Years ago, the friends that offered a party threw a big drop-in a few months prior to wedding. All of these seem to be instead of having multiple showers.

I’m not helping with Friday party this time - all the aunts that offered something are coordinating lunch for girls while they are doing hair and makeup and snacks/water for girls and guys at the church so they will have something mid-afternoon between pictures and wedding.

Frankly, it will not work this way when my Ds get married. Both my SILs have very large, close knit friends groups where they easily have enough people to throw big parties. I can’t possibly come up with anyone beyond family that will offer the same to me. :slight_smile: Downside of not having a big social life!

interesting to read about the various customs. Three family weddings were on the opposite coast for us. Two had very large rehearsal dinners that included all family and some out of town friends. Casual with beer and wine. None of the aunts or uncles were involved in paying for these events nor have I done this (or heard of doing so) when I have been a friend of the parents.

Going to an out of town wedding this summer and will need two nights in a pretty pricey hotel (only one with wedding rate). Nothing planned for out of town guests for the night before, but the wedding includes an after party at a local bar (which will be buy your own drinks i am sure). I would welcome a get together the night before the wedding, even if it was a cash bar but agree that should be noted on the invitation.

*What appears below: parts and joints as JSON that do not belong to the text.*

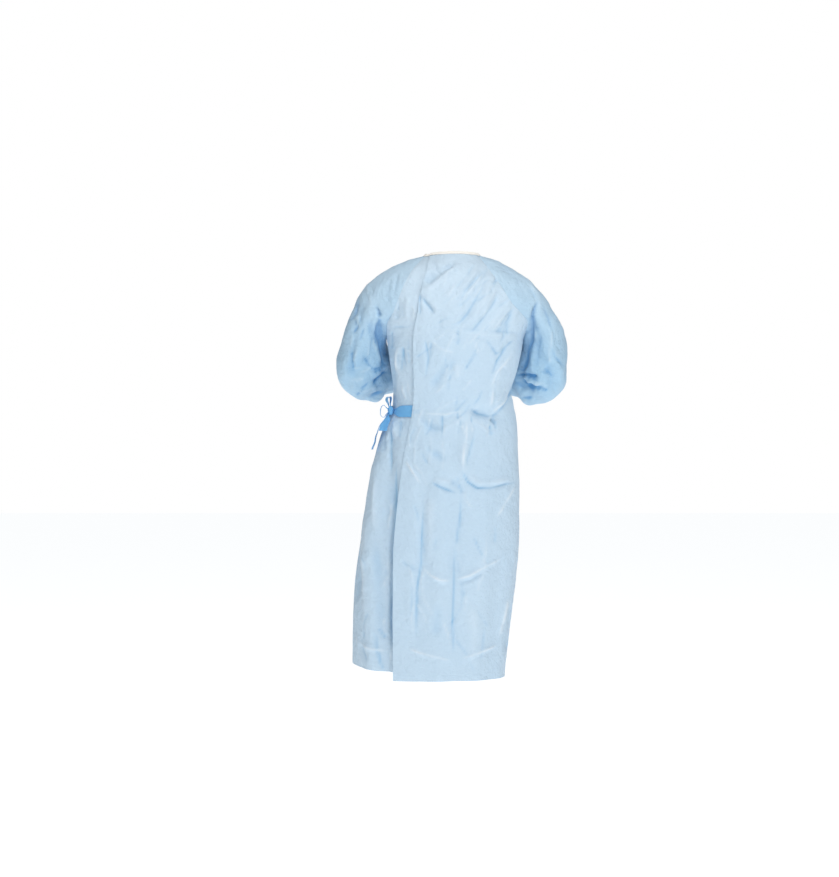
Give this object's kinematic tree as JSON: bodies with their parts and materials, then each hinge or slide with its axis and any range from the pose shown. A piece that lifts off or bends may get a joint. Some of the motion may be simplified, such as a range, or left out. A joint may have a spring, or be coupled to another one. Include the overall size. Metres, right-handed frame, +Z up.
{
  "type": "surgical gown",
  "caption": "Pale blue wrap-around surgical gown with raglan sleeves, knitted cuffs, bound neck and a waist tie bowed at the left side.",
  "frame": {"origin": "middle of the neck opening, level with the nape of the wearer's neck", "axes": "+Z up, +Y the way the wearer faces, +X towards the wearer's right; the wrapped back looks along -Y"},
  "size_m": [0.643, 0.4887, 1.1656],
  "materials": {
    "gown_cloth": "matt pale blue nonwoven",
    "sleeve_cloth": "matt light blue nonwoven, a little deeper and smoother than the body",
    "tie_cloth": "matt mid blue nonwoven",
    "binding_tape": "matt cream tape",
    "cuff_knit": "white ribbed knit"
  },
  "bodies": {
    "root": {"front_panel": "gown_cloth", "back_panel_outer": "gown_cloth", "back_panel_under": "gown_cloth", "sleeve_right": "sleeve_cloth", "sleeve_left": "sleeve_cloth", "cuff_right": "cuff_knit", "cuff_left": "cuff_knit", "neck_binding": "binding_tape", "tie_back": "tie_cloth", "tie_front": "tie_cloth", "bow_knot": "tie_cloth", "bow_loop_left": "tie_cloth", "bow_loop_top": "tie_cloth", "bow_end_wide": "tie_cloth", "bow_end_narrow": "tie_cloth"}
  },
  "joints": []
}
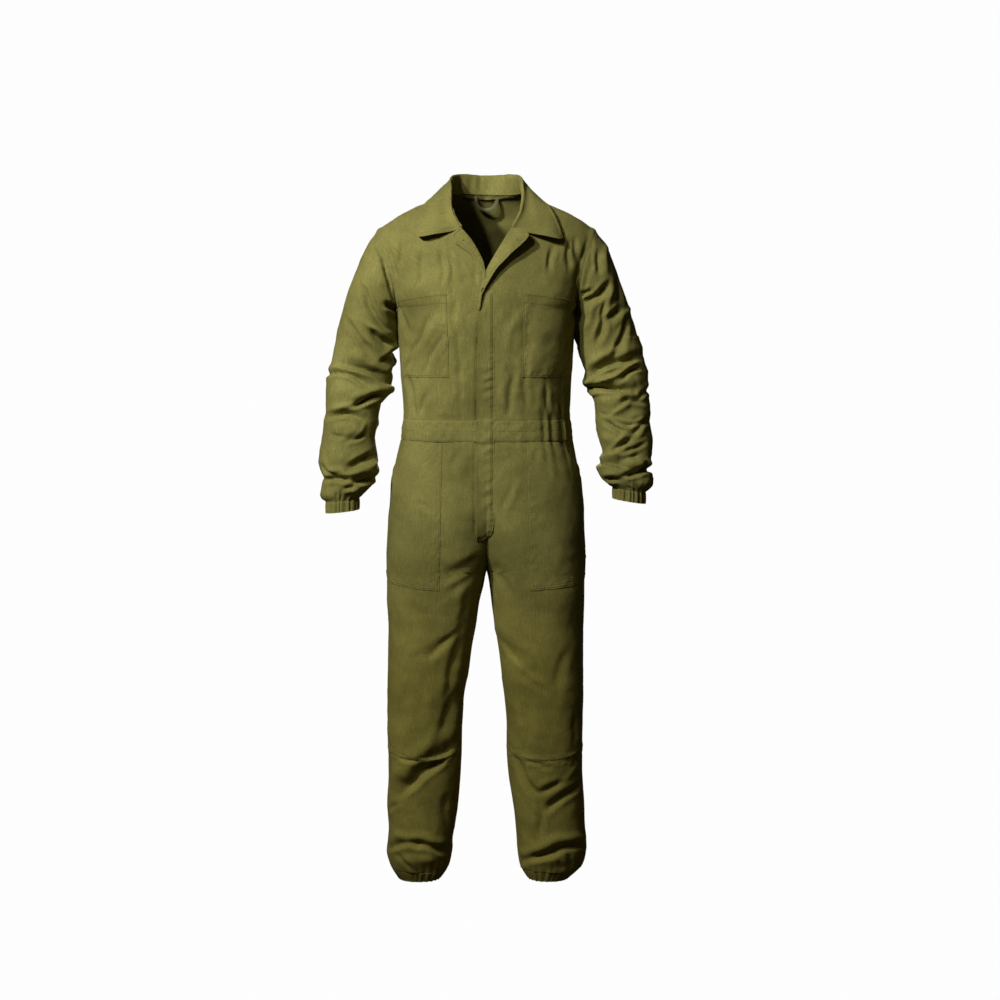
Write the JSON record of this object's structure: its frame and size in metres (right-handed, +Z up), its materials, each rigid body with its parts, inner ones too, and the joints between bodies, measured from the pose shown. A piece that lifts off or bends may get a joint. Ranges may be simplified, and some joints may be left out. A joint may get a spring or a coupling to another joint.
{
  "type": "boiler suit",
  "caption": "One-piece long-sleeved work garment, filled out as when worn, with a turned collar, covered front closure, patch pockets and elastic waist, cuffs and ankles.",
  "frame": {"origin": "midway between the two shoulder seams, at their mean height, where the wearer's shoulders carry the garment", "axes": "+Z up, -Y is the front of the garment, +X is the wearer's left"},
  "size_m": [0.7342, 0.2832, 1.565],
  "materials": {
    "cotton_drill": "matt olive green cotton drill with a fine diagonal twill",
    "loop_tape": "matt woven cotton tape",
    "button_plastic": "dark green moulded plastic, slightly glossy"
  },
  "bodies": {
    "root": {"ankle_hem_left": "cotton_drill", "ankle_hem_right": "cotton_drill", "back": "cotton_drill", "chest_pocket_left": "cotton_drill", "chest_pocket_right": "cotton_drill", "collar": "cotton_drill", "collar_button": "button_plastic", "cuff_left": "cotton_drill", "cuff_right": "cotton_drill", "fly_strip": "cotton_drill", "front_left": "cotton_drill", "front_right": "cotton_drill", "hanger_loop": "loop_tape", "hip_pocket_left": "cotton_drill", "hip_pocket_right": "cotton_drill", "lapel_left": "cotton_drill", "lapel_right": "cotton_drill", "leg_back_left": "cotton_drill", "leg_back_right": "cotton_drill", "leg_front_lower_left": "cotton_drill", "leg_front_lower_right": "cotton_drill", "leg_front_upper_left": "cotton_drill", "leg_front_upper_right": "cotton_drill", "neck_band": "cotton_drill", "sleeve_left": "cotton_drill", "sleeve_right": "cotton_drill", "waistband_back": "cotton_drill", "waistband_front_left": "cotton_drill", "waistband_front_right": "cotton_drill"}
  },
  "joints": []
}
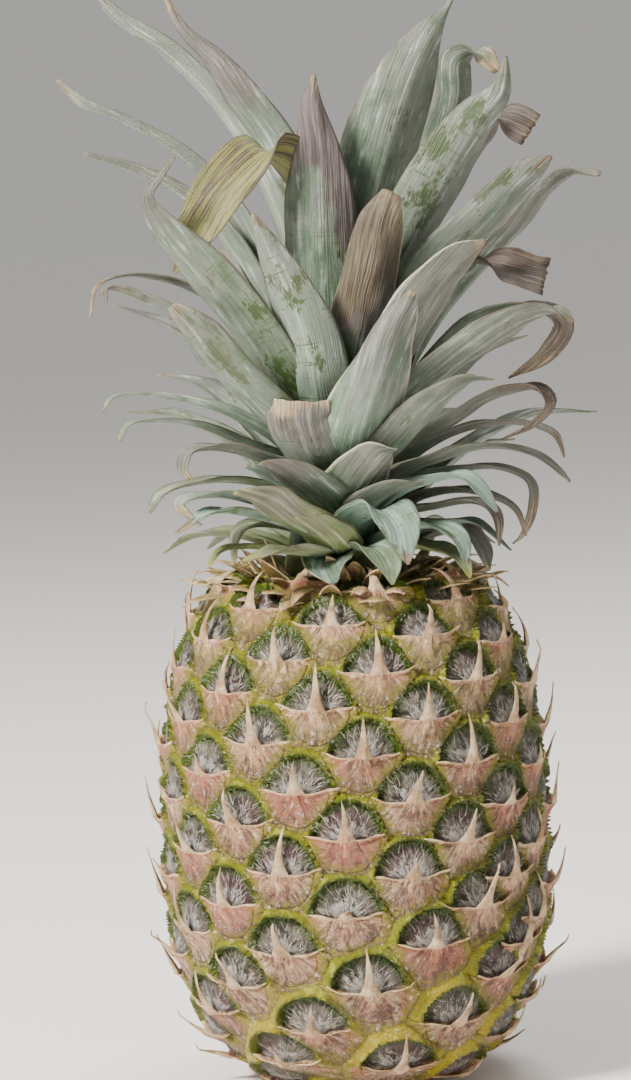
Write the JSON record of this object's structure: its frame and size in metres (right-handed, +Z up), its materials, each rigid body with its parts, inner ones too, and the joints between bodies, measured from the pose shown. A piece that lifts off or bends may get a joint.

I was listening to a morning radio show. The host said someone at the station got a wedding invite which said she would be required to pay $50 if she wanted to attend the wedding. I guess this was definitely covering the plate. At least it wasn’t $100 or $200.

@oldfort yikes. If I got such an invite…I would graciously decline the invitation.

We want to have some kind of welcome gathering the night before our wedding…we have a room reserved for it…but the exact thing is TBD. And no, we aren’t charging the guests!

Wow, the only things I get that have an admission price are fundraisers and I mostly politely decline them.